For instance, X509 certs are an industrial standard way of securing client/server endpoints. PGP armoring can be used to secure license files. For simplicity, Cipher block chaining with Blowfish (and a host of other ciphers) is easy to use in Perl or Java, if you control both end points.
Thanks.
Yes, the hybrid encryption offered by standardized cryptographic schemes like PGP, TLS, and CMS does impose a fixed performance cost on each message or session. How big that impact is depends on the algorithms selected and which operation you are talking about.
For RSA, decryption and signing operations are relatively slow, because it requires modular exponentiation with a large private exponent. RSA encryption and signature verification, on the other hand, is very fast, because it uses the small public exponent. This difference scales quadratically with the key length.
Under ECC, because peers are doing the same math with keys of similar size, operations are more balanced than RSA. In an integrated encryption scheme, an ephemeral EC key can be generated, and used in a key agreement algorithm; that requires a little extra work for the message sender. ECDH key agreement is much, much slower than RSA encryption, but much faster than RSA decryption.
In terms of relative numbers, decrypting with AES might be 100,000x faster than decrypting with RSA. In terms of absolute numbers, depending heavily on hardware, AES might take a few nanoseconds per block, while RSA takes a millisecond or two. And that prompts the question, why would anyone use asymmetric algorithms, ever?
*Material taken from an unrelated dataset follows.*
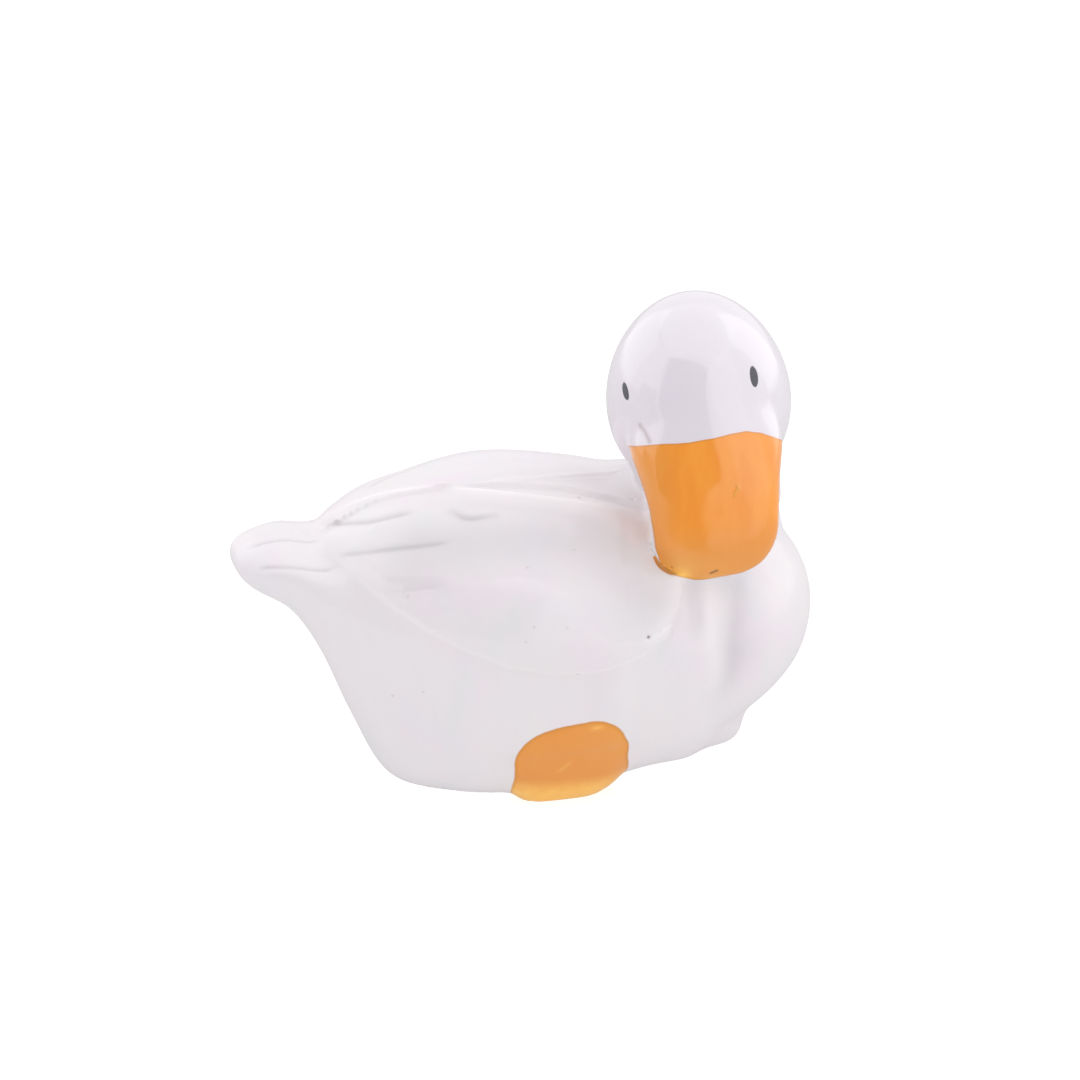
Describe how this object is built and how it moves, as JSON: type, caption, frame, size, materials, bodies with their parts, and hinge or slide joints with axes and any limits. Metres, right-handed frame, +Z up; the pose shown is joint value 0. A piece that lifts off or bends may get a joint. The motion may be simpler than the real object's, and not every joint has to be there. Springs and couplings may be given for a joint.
{
  "type": "garden duck figurine",
  "caption": "Small hand-painted white garden duck, resting with folded wings and its head turned to its right, with an orange bill and feet.",
  "frame": {"origin": "centre of the flat base, on the floor", "axes": "+X towards the breast, +Y towards the duck's own left, +Z up"},
  "size_m": [0.1092, 0.0701, 0.0873],
  "materials": {
    "white_paint": "gloss"
  },
  "bodies": {
    "root": {"duck": "white_paint"}
  },
  "joints": []
}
The answer is that these algorithms are used together, for different purposes, in hybrid encryption schemes. Fast, symmetric algorithms like AES are used to protect the message itself, and slow, asymmetric algorithms like RSA are used in turn to protect the keys needed by the symmetric algorithms. This is what allows parties that have never previously shared any secret information, like you and your search engine, to communicate securely with each other.